Subsequent coaching sessions are usually conducted over the telephone, with each session lasting 45 minutes. Between scheduled coaching sessions, you will be asked to complete specific actions that support the achievement of your personal goals. The coach may provide additional resources in the form of relevant articles, checklists, assessments, or models to support your thinking and actions. The duration of the coaching relationship varies depending on your personal needs and preferences. We highly recommend an initial commitment of three to six months. This provides ample time for the coaching process to be most effective.

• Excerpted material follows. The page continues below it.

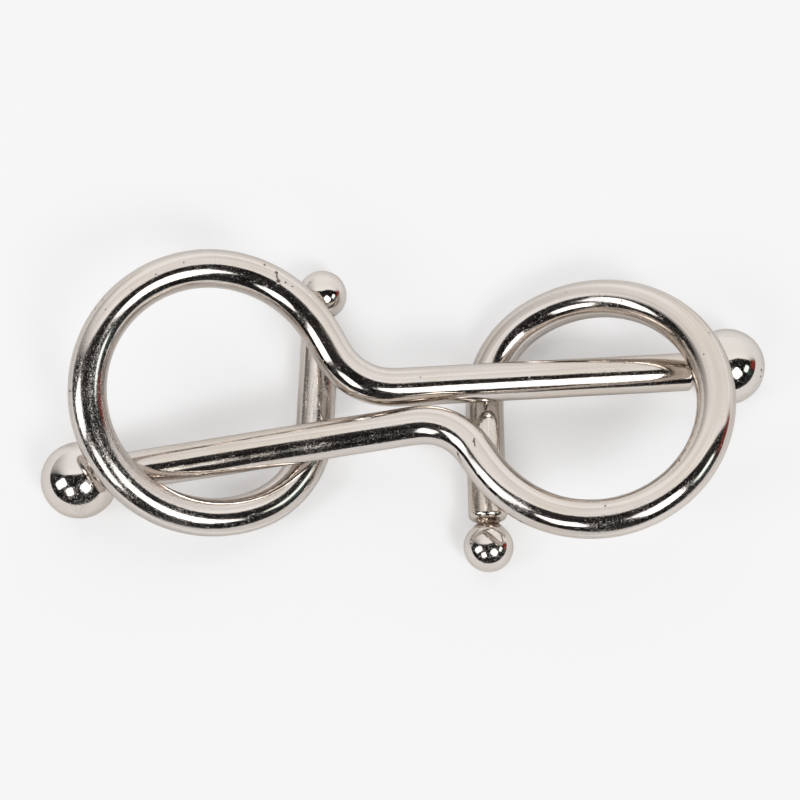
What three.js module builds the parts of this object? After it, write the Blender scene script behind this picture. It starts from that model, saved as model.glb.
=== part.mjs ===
// Wire disentanglement puzzle: two hooks bent from round bar, linked through each other.
// Each hook is a straight shaft with a large ball on its end, an S-bend, a ring of about
// three quarters of a turn that climbs down as it goes round, and a straight crossbar that
// passes under the S-bend and ends in a small ball. The balls are butt-welded to the bar,
// each with a short weld neck.
//
// Millimetres, +Z up. The puzzle lies on its balls and on the lowest bend of each ring.
// The origin is the middle of the footprint, on the surface that it lies on.

import * as THREE from 'three';

// ---------------------------------------------------------------- driving dimensions
const WIRE_DIAMETER = 4.0;          // round bar
const LARGE_BALL_DIAMETER = 8.0;    // on the shaft's end
const SMALL_BALL_DIAMETER = 5.2;    // on the crossbar's end
const LARGE_BALL_TO_ROD = 3.95;     // ball centre to the rod's end face
const SMALL_BALL_TO_ROD = 2.80;
const LARGE_BALL_FLAT = 3.52;       // ball centre to the spot that the weld flattens
const SMALL_BALL_FLAT = 2.35;
const LARGE_NECK_DIAMETER = 2.9;    // weld necks
const SMALL_NECK_DIAMETER = 2.2;
const WELD_GAP = 0.05;              // left between the separate solids at a weld

const WIRE_SIDES = 16;
const WIRE_STEPS = 120;
const BALL_SEGMENTS = 28;
const BALL_RINGS = 14;

// The two hooks are bent on the same jig, by hand, so they differ by a few tenths.
// Angles are in degrees. climb: the slope of the wire out of the hook's own plane, at the
// end of the link, after each quarter of the ring, and along the crossbar.
const HOOK_A = {
  shaft: 31.39,
  sBend: { radius: 6.59, turn: 65.22 },
  link: 1.99,
  ring: { radius: 12.93, skew: 0.010, oval: 0.104, sweep: 262.90 },
  barBend: { radius: 10.01, turn: 64.59 },
  bar: 11.76,
  climb: [0.63, 1.49, -8.56, -13.70, -10.74, 0.11],
  ballOffset: [-0.31, -0.18],
  at: [34.22, 2.65, 4.00],
  yaw: 5.03, pitch: 7.93, roll: 3.26,
};
const HOOK_B = {
  shaft: 31.56,
  sBend: { radius: 6.15, turn: 64.20 },
  link: 1.94,
  ring: { radius: 12.97, skew: 0.018, oval: 0.118, sweep: 265.09 },
  barBend: { radius: 9.93, turn: 62.59 },
  bar: 12.39,
  climb: [0.99, -1.06, -7.72, -13.66, -10.00, 0.07],
  ballOffset: [-0.11, 0.06],
  at: [-33.24, -9.49, 4.00],
  yaw: 187.51, pitch: 8.07, roll: 3.03,
};

// ---------------------------------------------------------------- materials
const nickel = (color, roughness) => new THREE.MeshStandardMaterial({ color, roughness, metalness: 1.0 });
const ROD_COLOR = 0xc9c2ba;
const BALL_COLOR = 0xcdc7c0;
const NECK_COLOR = 0xa89a8c;

const rad = THREE.MathUtils.degToRad;

// Value at x of the straight lines through the knots.
function along(knots, values, x) {
  if (x <= knots[0]) return values[0];
  for (let i = 1; i < knots.length; i++) {
    if (x <= knots[i]) {
      const t = (x - knots[i - 1]) / (knots[i] - knots[i - 1]);
      return values[i - 1] + t * (values[i] - values[i - 1]);
    }
  }
  return values[values.length - 1];
}

// The wire's centre line in the hook's own frame: the large ball's centre is the origin and
// the shaft runs towards -X. It is followed in short steps, each turned in the hook's plane
// by the bend it lies in, and sloped by the climb.
class HookLine extends THREE.Curve {
  constructor(h) {
    super();
    const lengths = [
      h.shaft,
      h.sBend.radius * rad(h.sBend.turn),
      h.link,
      h.ring.radius * rad(h.ring.sweep),
      h.barBend.radius * rad(h.barBend.turn),
      h.bar,
    ];
    const ends = [];
    lengths.reduce((s, l) => (ends.push(s + l), s + l), 0);
    const [shaftEnd, bendEnd, linkEnd, ringEnd, barStart, total] = ends;
    const ringAt = (t) => linkEnd + t * (ringEnd - linkEnd);
    const climbKnots = [0, shaftEnd, linkEnd, ringAt(0.25), ringAt(0.5), ringAt(0.75), ringAt(1), barStart, total];
    // the climb list starts with the link's end, and its last value holds along the crossbar
    const c = h.climb.map(rad);
    const climbValues = [0, 0, c[0], c[1], c[2], c[3], c[4], c[5], c[5]];
    const bend = (s) => {
      if (s < shaftEnd) return 0;
      if (s < bendEnd) return -1 / h.sBend.radius;
      if (s < linkEnd) return 0;
      if (s < ringEnd) {
        const u = 2 * (s - linkEnd) / (ringEnd - linkEnd) - 1;
        return 1 / (h.ring.radius * (1 + h.ring.skew * u + h.ring.oval * (u * u - 1 / 3)));
      }
      if (s < barStart) return 1 / h.barBend.radius;
      return 0;
    };
    const n = 2400;
    const ds = total / n;
    let heading = Math.PI;
    const p = new THREE.Vector3(-LARGE_BALL_TO_ROD, h.ballOffset[0], h.ballOffset[1]);
    this.points = [p.clone()];
    for (let i = 0; i < n; i++) {
      const s = (i + 0.5) * ds;
      const k = bend(s);
      const psi = heading + 0.5 * k * ds;
      const phi = along(climbKnots, climbValues, s);
      p.add(new THREE.Vector3(Math.cos(phi) * Math.cos(psi), Math.cos(phi) * Math.sin(psi), Math.sin(phi)).multiplyScalar(ds));
      heading += k * ds;
      this.points.push(p.clone());
    }
  }

  getPoint(t, target = new THREE.Vector3()) {
    const x = THREE.MathUtils.clamp(t, 0, 1) * (this.points.length - 1);
    const i = Math.min(Math.floor(x), this.points.length - 2);
    return target.lerpVectors(this.points[i], this.points[i + 1], x - i);
  }

  endDirection() {
    const p = this.points;
    return p[p.length - 1].clone().sub(p[p.length - 2]).normalize();
  }
}

function wireGeometry(line) {
  const r = WIRE_DIAMETER / 2;
  const outline = [];
  for (let i = 0; i < WIRE_SIDES; i++) {
    const a = (i + 0.5) * 2 * Math.PI / WIRE_SIDES;
    outline.push(new THREE.Vector2(r * Math.cos(a), r * Math.sin(a)));
  }
  line.arcLengthDivisions = 1200;
  return new THREE.ExtrudeGeometry(new THREE.Shape(outline), {
    extrudePath: line, steps: WIRE_STEPS, bevelEnabled: false,
  });
}

// A ball with a small flat towards +Y, where the weld is.
function ballGeometry(diameter, flat) {
  const r = diameter / 2;
  const top = Math.acos(flat / r);
  const profile = [new THREE.Vector2(0, -r)];
  for (let i = 1; i <= BALL_RINGS; i++) {
    const a = Math.PI - (Math.PI - top) * i / BALL_RINGS;
    profile.push(new THREE.Vector2(r * Math.sin(a), r * Math.cos(a)));
  }
  profile.push(new THREE.Vector2(0, flat));
  return new THREE.LatheGeometry(profile, BALL_SEGMENTS);
}

// The weld neck between the ball's flat and the rod's end face, along +Y from the ball's centre.
function neckGeometry(diameter, from, to) {
  const r = diameter / 2;
  const mid = (from + to) / 2;
  return new THREE.LatheGeometry([
    new THREE.Vector2(0, from),
    new THREE.Vector2(r, from),
    new THREE.Vector2(r * 0.94, mid),
    new THREE.Vector2(r, to),
    new THREE.Vector2(0, to),
  ], 24);
}

function mesh(name, geometry, material) {
  const m = new THREE.Mesh(geometry, material);
  m.name = name;
  return m;
}

function makeHook(h, letter) {
  const hook = new THREE.Group();
  const line = new HookLine(h);
  hook.add(mesh(`bent_rod_${letter}`, wireGeometry(line), nickel(ROD_COLOR, 0.12)));

  // large ball, at the hook's origin, with its weld towards the shaft
  const large = new THREE.Group();
  large.quaternion.setFromUnitVectors(new THREE.Vector3(0, 1, 0), new THREE.Vector3(-1, 0, 0));
  large.add(mesh(`large_ball_${letter}`, ballGeometry(LARGE_BALL_DIAMETER, LARGE_BALL_FLAT), nickel(BALL_COLOR, 0.08)));
  const largeNeck = mesh(`large_weld_neck_${letter}`,
    neckGeometry(LARGE_NECK_DIAMETER, LARGE_BALL_FLAT + WELD_GAP, LARGE_BALL_TO_ROD - WELD_GAP), nickel(NECK_COLOR, 0.3));
  large.add(largeNeck);
  hook.add(large);

  // small ball, past the crossbar's end
  const out = line.endDirection();
  const small = new THREE.Group();
  small.position.copy(line.getPoint(1)).addScaledVector(out, SMALL_BALL_TO_ROD);
  small.quaternion.setFromUnitVectors(new THREE.Vector3(0, 1, 0), out.clone().negate());
  small.add(mesh(`small_ball_${letter}`, ballGeometry(SMALL_BALL_DIAMETER, SMALL_BALL_FLAT), nickel(BALL_COLOR, 0.08)));
  small.add(mesh(`small_weld_neck_${letter}`,
    neckGeometry(SMALL_NECK_DIAMETER, SMALL_BALL_FLAT + WELD_GAP, SMALL_BALL_TO_ROD - WELD_GAP), nickel(NECK_COLOR, 0.3)));
  hook.add(small);

  hook.rotation.set(rad(h.roll), rad(h.pitch), rad(h.yaw), 'ZYX');
  hook.position.set(...h.at);
  return hook;
}

const puzzle = new THREE.Group();
puzzle.add(makeHook(HOOK_A, 'a'));
puzzle.add(makeHook(HOOK_B, 'b'));

// origin: middle of the footprint, on the surface
puzzle.updateMatrixWorld(true);
const box = new THREE.Box3().setFromObject(puzzle, true);
puzzle.position.set(-(box.min.x + box.max.x) / 2, -(box.min.y + box.max.y) / 2, -box.min.z);
puzzle.updateMatrixWorld(true);

export default puzzle;
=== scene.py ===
# Wire disentanglement puzzle: two hooks bent from round bar and nickel plated, lying linked on a white table.
# Everything is in metres and in the part's own frame.
import math

import bpy
import numpy as np
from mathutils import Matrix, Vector


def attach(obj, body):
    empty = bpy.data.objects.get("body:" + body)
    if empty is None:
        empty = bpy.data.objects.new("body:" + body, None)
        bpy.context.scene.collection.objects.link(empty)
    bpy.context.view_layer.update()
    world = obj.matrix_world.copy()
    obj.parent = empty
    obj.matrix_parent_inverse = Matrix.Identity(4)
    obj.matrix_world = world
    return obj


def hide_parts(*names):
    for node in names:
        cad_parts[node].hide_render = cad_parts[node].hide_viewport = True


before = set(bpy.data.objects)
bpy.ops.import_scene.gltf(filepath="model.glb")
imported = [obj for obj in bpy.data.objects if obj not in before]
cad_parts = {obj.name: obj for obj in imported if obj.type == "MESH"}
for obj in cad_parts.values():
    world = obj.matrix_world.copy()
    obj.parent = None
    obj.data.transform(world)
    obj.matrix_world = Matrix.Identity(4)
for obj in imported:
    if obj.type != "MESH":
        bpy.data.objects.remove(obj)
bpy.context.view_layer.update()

MM = 0.001
scene = bpy.context.scene

# ---------------------------------------------------------------- the hooks' shape, as in the part
WIRE_R = 2.0
LARGE_R, SMALL_R = 4.0, 2.6
LARGE_TO_ROD, SMALL_TO_ROD = 3.95, 2.80
SHIFT = np.array([-0.48928, 2.72895, -0.01911])   # from the bending frame to the part's frame, mm

HOOKS = {
    "a": dict(shaft=31.39, s_r=6.59, s_turn=65.22, link=1.99, ring_r=12.93, skew=0.010, oval=0.104, sweep=262.90,
              b_r=10.01, b_turn=64.59, bar=11.76, climb=(0.63, 1.49, -8.56, -13.70, -10.74, 0.11),
              off=(-0.31, -0.18), at=(34.22, 2.65, 4.00), yaw=5.03, pitch=7.93, roll=3.26),
    "b": dict(shaft=31.56, s_r=6.15, s_turn=64.20, link=1.94, ring_r=12.97, skew=0.018, oval=0.118, sweep=265.09,
              b_r=9.93, b_turn=62.59, bar=12.39, climb=(0.99, -1.06, -7.72, -13.66, -10.00, 0.07),
              off=(-0.11, 0.06), at=(-33.24, -9.49, 4.00), yaw=187.51, pitch=8.07, roll=3.03),
}


def centre_line(h):
    """Points of the bar's centre line, in mm in the part's frame, with the large ball's centre and the small ball's centre."""
    r = math.radians
    lengths = [h["shaft"], h["s_r"] * r(h["s_turn"]), h["link"], h["ring_r"] * r(h["sweep"]), h["b_r"] * r(h["b_turn"]), h["bar"]]
    ends = np.cumsum(lengths)
    e0, e1, e2, e3, e4, e5 = ends
    knots = [0, e0, e2] + [e2 + q * (e3 - e2) for q in (0.25, 0.5, 0.75, 1.0)] + [e4, e5]
    c = [r(v) for v in h["climb"]]
    values = [0, 0, c[0], c[1], c[2], c[3], c[4], c[5], c[5]]
    n = 6000
    ds = e5 / n
    s = (np.arange(n) + 0.5) * ds
    u = 2 * (s - e2) / (e3 - e2) - 1
    k = np.where(s < e0, 0, np.where(s < e1, -1 / h["s_r"], np.where(s < e2, 0, np.where(
        s < e3, 1 / (h["ring_r"] * (1 + h["skew"] * u + h["oval"] * (u * u - 1 / 3))), np.where(s < e4, 1 / h["b_r"], 0)))))
    psi = math.pi + np.cumsum(k) * ds - 0.5 * k * ds
    phi = np.interp(s, knots, values)
    step = np.stack([np.cos(phi) * np.cos(psi), np.cos(phi) * np.sin(psi), np.sin(phi)], 1) * ds
    p = np.vstack([[0, 0, 0], np.cumsum(step, 0)]) + np.array([-LARGE_TO_ROD, h["off"][0], h["off"][1]])
    a, b, g = r(h["roll"]), r(h["pitch"]), r(h["yaw"])
    rx = np.array([[1, 0, 0], [0, math.cos(a), -math.sin(a)], [0, math.sin(a), math.cos(a)]])
    ry = np.array([[math.cos(b), 0, math.sin(b)], [0, 1, 0], [-math.sin(b), 0, math.cos(b)]])
    rz = np.array([[math.cos(g), -math.sin(g), 0], [math.sin(g), math.cos(g), 0], [0, 0, 1]])
    m = rz @ ry @ rx
    at = np.array(h["at"]) + SHIFT
    p = p @ m.T + at
    d = p[-1] - p[-2]
    d /= np.linalg.norm(d)
    shaft = m @ np.array([-1.0, 0, 0])
    return p, at, p[-1] + d * SMALL_TO_ROD, shaft, d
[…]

Concepts, Models and Principles

A variety of concepts, models and principles drawn from the behavioral sciences, management literature, and spiritual traditions may be incorporated into the coaching conversation in order to increase your self-awareness and awareness of others, foster shifts in perspective, promote fresh insights, provide new frameworks for looking at opportunities and challenges, and energize and inspire your forward actions.

Measuring Success

Measurement may be thought of in two distinct ways. First, there are the external indicators of performance: measures which can be seen and measured in the individual’s or team’s environment. Second, there are internal indicators of success: measures which are inherent within the individual or team members being coached and can be measured by the individual or team being coached with the support of the coach. Ideally, both external and internal metrics are incorporated.

Examples of external measures include achievement of coaching goals established at the outset of the coaching relationship, increased income or revenue, obtaining a promotion, performance feedback which is obtained from a sample of the individual’s constituents (e.g., direct reports, colleagues, customers, boss, the manager himself), personal or business performance data such as productivity or efficiency measures. The external measures selected should ideally be things the individual is already measuring and are things the individual has some ability to directly influence.

Examples of internal measures include self-scoring/self-validating assessments that can be administered initially and at regular intervals in the coaching process, changes in the individual’s self-awareness and awareness of others, shifts in thinking which inform more effective actions, and shifts in one’s emotional state which inspire confidence.

Coaching Time Frame

The length of a coaching partnership varies depending on the individual's or team’s needs and preferences. For certain types of focused coaching, 3 to 6 months of working with a coach may be sufficient. Factors that may impact the length of time include: the types of goals, the ways individuals or teams like to work, the frequency of coaching meetings, and financial resources available to support coaching.